Significa a frase dos projectos e do riso de Deus que não os devemos fazer? Não, não significa. O agricultor é o gestor sem uma folha de cálculo. Ambos projectam com base naquilo que sabem, com base naquilo que prevêem, com base naquilo que desejam. Projectar é acreditar; semear é acreditar. Viver é acreditar, sabendo que o mundo não é um lugar justo, que é, por vezes, um local profundamente injusto. Mas projectamos - uma sementeira, uma casa, um negócio, um projecto de vida. Projectamos, sabendo que tudo se esboroa nuns marcadores traiçoeiros, numa geada a destempo, num financiamento que não entra. Projectamos porque acreditamos. 

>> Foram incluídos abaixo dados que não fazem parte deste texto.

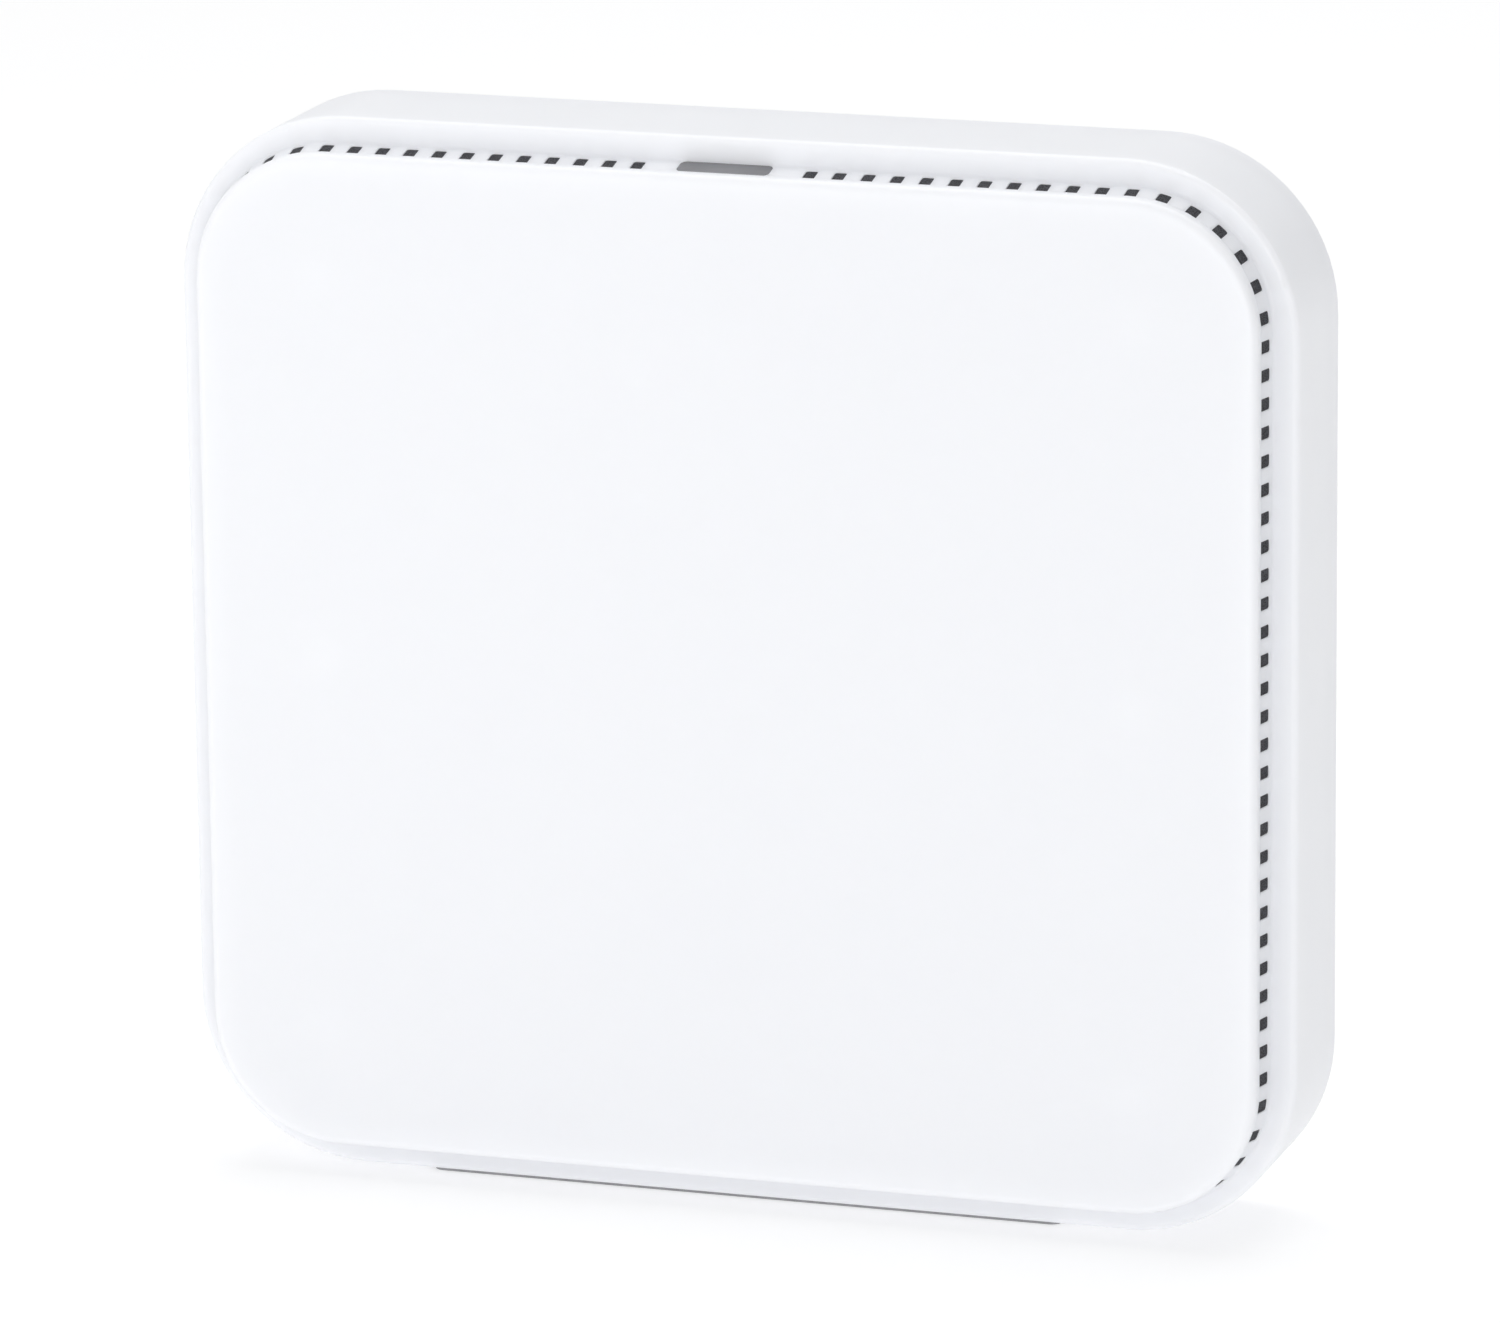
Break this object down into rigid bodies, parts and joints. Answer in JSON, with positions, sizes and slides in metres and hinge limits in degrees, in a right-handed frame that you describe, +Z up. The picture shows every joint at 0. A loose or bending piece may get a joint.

As mortes prematuras (pelo menos estatisticamente prematuras) devem fazer-nos pensar. Nos hábitos que devemos perder - o sedentarismo, o cigarro, o álcool em excesso, o peso - mas, acima de tudo, na precariedade da vida relacional. Hoje estamos aqui, amanhã somos pó, porque há o carro em contra-mão, a paragem súbita e irreversível do coração, o avião que embate nas rochas. O que devemos aproveitar? O tempo para deixarmos um mundo melhor do que aquele que encontrámos. Fazer o caminho que nos resta - um minuto, um mês, um ano, um século - sem zangas, sem incompatibilidades, sem lutas desnecessárias, sem rancores nem orgulhos, sem implicações gratuitas. Estar e não estar é obra de um instante. Saber aproveitar esse espaço de tempo indefinido, improjectável, é um desafio. Acreditar é agarrar o futuro e moldá-lo para o bem.

***

A primeira notícia sobre o desastre aéreo dos Alpes é uma estatística: morreram cento e não sei quantas pessoas; depois afunilamos a notícia e há cento e não sei quantos nomes; depois afunilamos a notícia e há cento e não sei quantas histórias. Às vezes afunilar é bom, porque nos dá a perspectiva certa do acontecimento: não morreram cento e não sei quantas pessoas; terminaram abruptamente cento e não sei quantas histórias.

JdB

3 comentários:

Acc disse...

Talvez viver como se não houvesse amanhã.
Porque, tal como as lendas antigas, só fica o que contarem de nós.
Belíssima e sempre oportuna reflexão.
Boa semana JdB

Anónimo disse...

Vibração
Inteligente que é uma
Dádiva de
Amor, a ser experienciada em cada instante do momento presente que me permite, como Agora, comentar.

Páscoa Boa

Anónimo disse...

Numa rua qualquer da cidade de Valência alguém escreveu num muro "somos instantes". É bem verdade.